» SHORT PROBLEM: Output exactly the lines that run from the line containing "doc.recompute()" through the line containing "obj.parent = empty", with both ends included.

» Collection entries:
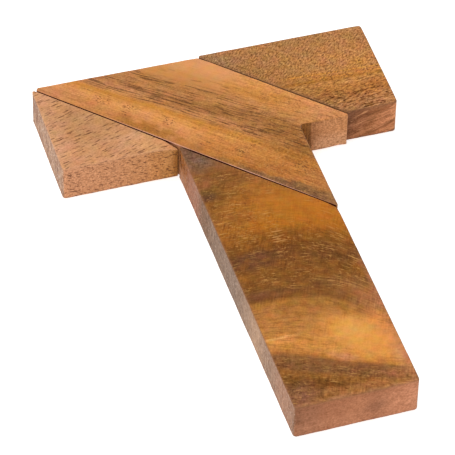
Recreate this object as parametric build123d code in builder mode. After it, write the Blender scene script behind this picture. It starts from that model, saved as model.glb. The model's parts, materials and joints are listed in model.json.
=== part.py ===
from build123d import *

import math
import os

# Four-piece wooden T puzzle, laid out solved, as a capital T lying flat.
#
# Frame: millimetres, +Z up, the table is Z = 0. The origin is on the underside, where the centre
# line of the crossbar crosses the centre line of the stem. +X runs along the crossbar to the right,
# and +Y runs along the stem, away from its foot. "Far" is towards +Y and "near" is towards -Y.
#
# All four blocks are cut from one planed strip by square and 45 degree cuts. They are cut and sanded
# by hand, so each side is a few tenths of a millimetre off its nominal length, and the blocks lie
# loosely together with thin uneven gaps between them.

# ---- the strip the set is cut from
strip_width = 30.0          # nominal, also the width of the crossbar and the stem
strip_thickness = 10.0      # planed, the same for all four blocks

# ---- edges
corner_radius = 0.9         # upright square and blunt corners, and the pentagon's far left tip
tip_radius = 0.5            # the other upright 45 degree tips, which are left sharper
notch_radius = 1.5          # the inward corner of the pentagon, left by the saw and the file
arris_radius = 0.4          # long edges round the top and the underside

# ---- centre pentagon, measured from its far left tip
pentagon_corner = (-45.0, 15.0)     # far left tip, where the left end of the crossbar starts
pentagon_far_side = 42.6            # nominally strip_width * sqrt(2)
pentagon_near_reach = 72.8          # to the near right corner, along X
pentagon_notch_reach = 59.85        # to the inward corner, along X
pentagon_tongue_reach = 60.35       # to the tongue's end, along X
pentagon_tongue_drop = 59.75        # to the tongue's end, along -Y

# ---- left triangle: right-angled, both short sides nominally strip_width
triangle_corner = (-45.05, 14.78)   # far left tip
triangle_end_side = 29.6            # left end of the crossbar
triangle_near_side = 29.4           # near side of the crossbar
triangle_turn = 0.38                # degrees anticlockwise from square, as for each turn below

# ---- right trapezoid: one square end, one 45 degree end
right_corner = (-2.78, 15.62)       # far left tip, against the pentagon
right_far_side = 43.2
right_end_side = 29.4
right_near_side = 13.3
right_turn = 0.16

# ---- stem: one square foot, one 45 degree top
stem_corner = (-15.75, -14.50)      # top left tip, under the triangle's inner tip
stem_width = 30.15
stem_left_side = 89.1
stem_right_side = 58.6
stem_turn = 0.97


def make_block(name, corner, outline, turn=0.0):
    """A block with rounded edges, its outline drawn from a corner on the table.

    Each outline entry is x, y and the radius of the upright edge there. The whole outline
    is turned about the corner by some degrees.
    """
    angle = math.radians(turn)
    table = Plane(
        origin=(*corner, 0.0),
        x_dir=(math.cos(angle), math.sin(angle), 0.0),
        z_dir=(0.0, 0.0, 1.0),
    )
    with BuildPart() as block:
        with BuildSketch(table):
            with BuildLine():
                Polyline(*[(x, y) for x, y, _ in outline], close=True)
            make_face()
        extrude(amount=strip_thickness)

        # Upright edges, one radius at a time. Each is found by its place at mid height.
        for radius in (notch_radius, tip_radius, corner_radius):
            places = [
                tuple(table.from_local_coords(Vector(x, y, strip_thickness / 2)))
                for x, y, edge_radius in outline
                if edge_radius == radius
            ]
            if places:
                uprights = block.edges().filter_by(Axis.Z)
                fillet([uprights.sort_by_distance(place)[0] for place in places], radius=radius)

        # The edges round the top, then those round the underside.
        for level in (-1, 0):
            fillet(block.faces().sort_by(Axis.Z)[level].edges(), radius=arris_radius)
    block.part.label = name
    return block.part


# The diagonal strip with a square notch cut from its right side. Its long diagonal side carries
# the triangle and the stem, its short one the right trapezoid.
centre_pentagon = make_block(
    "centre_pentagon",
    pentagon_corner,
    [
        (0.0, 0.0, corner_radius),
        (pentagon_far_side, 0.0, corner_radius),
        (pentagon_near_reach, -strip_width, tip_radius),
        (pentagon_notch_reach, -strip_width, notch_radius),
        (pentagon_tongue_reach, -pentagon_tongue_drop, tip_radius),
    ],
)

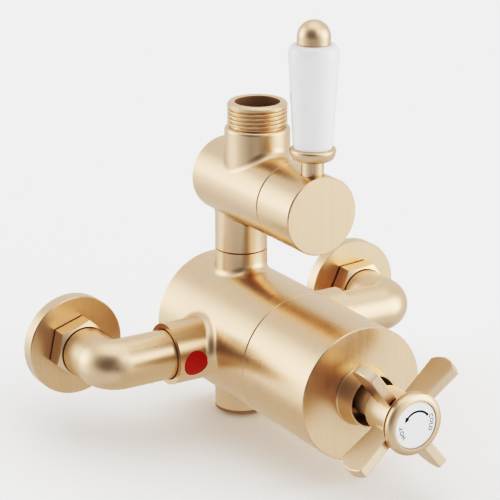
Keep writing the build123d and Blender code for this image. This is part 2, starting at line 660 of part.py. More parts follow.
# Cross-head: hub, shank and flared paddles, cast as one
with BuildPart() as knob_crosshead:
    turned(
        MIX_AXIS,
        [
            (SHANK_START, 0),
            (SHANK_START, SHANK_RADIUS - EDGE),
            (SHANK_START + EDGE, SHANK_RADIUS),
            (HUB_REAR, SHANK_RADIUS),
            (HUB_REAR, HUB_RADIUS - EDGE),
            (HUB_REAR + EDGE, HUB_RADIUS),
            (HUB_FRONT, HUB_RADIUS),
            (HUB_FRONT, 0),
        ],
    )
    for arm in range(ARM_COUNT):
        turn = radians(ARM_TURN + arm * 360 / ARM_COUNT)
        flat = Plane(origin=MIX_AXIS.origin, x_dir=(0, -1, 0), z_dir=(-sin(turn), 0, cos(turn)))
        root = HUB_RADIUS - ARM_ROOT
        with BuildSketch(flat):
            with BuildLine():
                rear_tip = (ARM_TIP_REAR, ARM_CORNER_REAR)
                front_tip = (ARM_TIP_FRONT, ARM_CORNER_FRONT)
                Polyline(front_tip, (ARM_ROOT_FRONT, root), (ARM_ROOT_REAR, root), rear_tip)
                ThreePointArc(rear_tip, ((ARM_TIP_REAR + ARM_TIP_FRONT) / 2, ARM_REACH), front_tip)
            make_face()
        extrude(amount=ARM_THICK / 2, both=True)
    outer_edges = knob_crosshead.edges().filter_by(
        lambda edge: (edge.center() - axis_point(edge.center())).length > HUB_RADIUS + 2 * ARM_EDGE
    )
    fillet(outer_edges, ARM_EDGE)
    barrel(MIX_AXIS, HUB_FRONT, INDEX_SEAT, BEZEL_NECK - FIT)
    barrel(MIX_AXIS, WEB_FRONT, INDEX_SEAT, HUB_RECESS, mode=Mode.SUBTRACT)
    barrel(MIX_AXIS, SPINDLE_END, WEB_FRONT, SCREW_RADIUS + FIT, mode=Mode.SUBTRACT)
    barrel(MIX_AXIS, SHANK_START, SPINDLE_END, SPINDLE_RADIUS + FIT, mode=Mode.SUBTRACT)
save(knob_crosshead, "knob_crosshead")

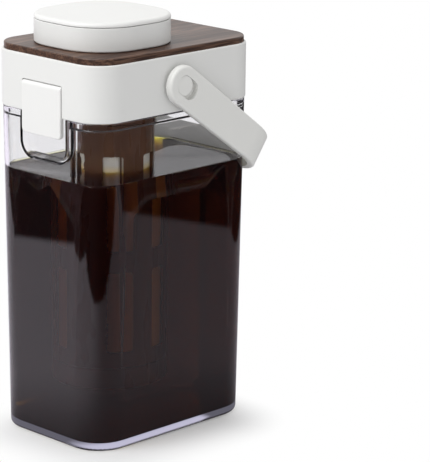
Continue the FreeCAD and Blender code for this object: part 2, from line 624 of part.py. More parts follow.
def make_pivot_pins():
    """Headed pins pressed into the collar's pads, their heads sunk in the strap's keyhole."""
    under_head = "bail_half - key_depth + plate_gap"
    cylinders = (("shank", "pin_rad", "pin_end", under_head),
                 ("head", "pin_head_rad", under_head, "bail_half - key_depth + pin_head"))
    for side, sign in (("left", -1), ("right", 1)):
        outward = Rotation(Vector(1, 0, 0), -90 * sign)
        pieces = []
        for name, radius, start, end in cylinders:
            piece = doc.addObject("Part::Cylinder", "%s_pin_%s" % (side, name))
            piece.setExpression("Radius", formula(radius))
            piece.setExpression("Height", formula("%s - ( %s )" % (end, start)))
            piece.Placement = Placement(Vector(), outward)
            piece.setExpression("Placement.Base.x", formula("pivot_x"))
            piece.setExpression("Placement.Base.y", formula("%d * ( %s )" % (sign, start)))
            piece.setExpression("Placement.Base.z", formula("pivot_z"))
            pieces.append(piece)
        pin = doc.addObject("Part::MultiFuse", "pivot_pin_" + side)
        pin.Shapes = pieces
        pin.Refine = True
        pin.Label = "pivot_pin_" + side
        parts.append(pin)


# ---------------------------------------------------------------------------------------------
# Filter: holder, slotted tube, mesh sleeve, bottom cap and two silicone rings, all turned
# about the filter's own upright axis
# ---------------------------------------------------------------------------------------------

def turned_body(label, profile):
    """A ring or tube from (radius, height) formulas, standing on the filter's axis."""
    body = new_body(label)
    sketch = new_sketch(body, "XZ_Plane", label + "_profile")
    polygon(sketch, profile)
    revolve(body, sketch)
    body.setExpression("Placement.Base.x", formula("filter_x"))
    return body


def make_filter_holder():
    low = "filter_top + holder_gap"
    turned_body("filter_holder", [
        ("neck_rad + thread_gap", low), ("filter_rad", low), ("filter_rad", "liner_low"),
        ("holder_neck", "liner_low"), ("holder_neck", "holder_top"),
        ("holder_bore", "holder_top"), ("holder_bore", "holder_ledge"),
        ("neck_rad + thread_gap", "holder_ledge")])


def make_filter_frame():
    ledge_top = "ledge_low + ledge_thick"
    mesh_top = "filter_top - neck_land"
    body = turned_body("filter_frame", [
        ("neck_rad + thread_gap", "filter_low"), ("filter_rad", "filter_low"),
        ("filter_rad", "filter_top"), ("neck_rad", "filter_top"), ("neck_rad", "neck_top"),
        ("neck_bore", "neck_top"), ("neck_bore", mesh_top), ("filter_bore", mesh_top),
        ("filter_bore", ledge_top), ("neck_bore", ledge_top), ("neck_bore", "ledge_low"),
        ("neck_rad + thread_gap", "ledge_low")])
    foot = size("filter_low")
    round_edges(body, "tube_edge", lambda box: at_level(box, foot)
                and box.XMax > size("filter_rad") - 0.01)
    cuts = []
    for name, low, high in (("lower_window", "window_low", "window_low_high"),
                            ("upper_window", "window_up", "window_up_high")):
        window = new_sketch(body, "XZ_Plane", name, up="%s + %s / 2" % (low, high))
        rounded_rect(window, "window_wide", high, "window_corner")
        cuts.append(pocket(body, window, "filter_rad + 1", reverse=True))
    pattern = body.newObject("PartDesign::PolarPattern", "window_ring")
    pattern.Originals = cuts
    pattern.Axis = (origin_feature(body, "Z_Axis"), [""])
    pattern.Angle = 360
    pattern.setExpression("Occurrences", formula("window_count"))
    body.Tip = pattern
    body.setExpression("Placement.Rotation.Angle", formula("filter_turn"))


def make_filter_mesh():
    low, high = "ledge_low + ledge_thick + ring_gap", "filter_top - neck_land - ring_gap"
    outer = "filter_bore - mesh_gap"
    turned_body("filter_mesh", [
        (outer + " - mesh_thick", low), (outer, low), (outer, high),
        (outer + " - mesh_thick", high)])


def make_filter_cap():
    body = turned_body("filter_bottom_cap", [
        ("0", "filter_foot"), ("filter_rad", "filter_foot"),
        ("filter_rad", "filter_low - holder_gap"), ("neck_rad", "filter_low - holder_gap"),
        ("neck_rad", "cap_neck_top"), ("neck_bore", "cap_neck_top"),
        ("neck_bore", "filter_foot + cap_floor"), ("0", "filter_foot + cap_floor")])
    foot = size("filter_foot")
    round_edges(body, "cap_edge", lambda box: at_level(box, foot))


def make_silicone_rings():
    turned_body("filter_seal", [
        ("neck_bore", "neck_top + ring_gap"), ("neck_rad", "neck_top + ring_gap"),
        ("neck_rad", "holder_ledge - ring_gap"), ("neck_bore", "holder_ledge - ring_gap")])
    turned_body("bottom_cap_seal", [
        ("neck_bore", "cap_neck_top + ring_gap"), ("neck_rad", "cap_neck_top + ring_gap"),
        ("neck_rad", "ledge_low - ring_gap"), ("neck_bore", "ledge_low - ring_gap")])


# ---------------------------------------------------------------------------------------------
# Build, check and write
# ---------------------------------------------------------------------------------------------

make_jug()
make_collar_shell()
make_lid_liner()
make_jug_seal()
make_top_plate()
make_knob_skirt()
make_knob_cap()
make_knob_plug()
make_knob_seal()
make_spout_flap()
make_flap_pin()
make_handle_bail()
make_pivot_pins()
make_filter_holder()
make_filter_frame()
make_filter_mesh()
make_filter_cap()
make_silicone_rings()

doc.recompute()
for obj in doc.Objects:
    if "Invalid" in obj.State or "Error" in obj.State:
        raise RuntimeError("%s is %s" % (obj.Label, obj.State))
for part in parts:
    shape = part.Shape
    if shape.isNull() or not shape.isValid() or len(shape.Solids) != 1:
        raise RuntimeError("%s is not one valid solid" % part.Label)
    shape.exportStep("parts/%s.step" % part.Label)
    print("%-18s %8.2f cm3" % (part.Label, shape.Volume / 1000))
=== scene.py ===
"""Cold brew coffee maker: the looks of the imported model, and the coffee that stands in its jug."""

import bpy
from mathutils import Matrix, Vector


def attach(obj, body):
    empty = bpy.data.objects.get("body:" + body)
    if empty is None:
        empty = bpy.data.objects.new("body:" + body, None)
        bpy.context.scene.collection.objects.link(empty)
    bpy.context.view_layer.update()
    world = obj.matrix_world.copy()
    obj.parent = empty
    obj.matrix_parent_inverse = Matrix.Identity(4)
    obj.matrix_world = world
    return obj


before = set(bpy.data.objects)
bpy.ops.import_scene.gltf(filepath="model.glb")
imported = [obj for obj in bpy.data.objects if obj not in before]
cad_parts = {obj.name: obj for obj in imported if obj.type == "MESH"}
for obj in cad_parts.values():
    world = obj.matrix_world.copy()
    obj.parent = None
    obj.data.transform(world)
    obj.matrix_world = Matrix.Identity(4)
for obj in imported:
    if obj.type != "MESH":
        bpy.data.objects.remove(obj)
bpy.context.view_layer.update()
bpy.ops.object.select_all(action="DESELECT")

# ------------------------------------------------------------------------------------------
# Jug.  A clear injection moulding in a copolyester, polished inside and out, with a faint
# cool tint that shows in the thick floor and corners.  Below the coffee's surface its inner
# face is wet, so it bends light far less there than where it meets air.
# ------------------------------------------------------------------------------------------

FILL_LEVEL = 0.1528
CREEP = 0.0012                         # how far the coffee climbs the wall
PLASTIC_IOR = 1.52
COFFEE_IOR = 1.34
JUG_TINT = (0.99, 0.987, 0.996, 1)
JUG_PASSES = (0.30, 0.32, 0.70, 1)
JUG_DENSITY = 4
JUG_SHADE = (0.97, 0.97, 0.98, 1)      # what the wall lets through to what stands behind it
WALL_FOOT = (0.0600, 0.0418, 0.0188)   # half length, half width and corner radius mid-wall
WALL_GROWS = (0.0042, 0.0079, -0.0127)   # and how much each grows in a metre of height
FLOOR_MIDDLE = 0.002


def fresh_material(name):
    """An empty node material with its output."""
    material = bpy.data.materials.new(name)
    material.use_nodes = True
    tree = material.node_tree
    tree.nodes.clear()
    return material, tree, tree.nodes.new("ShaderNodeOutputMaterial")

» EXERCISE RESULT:
doc.recompute()
for obj in doc.Objects:
    if "Invalid" in obj.State or "Error" in obj.State:
        raise RuntimeError("%s is %s" % (obj.Label, obj.State))
for part in parts:
    shape = part.Shape
    if shape.isNull() or not shape.isValid() or len(shape.Solids) != 1:
        raise RuntimeError("%s is not one valid solid" % part.Label)
    shape.exportStep("parts/%s.step" % part.Label)
    print("%-18s %8.2f cm3" % (part.Label, shape.Volume / 1000))
=== scene.py ===
"""Cold brew coffee maker: the looks of the imported model, and the coffee that stands in its jug."""

import bpy
from mathutils import Matrix, Vector


def attach(obj, body):
    empty = bpy.data.objects.get("body:" + body)
    if empty is None:
        empty = bpy.data.objects.new("body:" + body, None)
        bpy.context.scene.collection.objects.link(empty)
    bpy.context.view_layer.update()
    world = obj.matrix_world.copy()
    obj.parent = empty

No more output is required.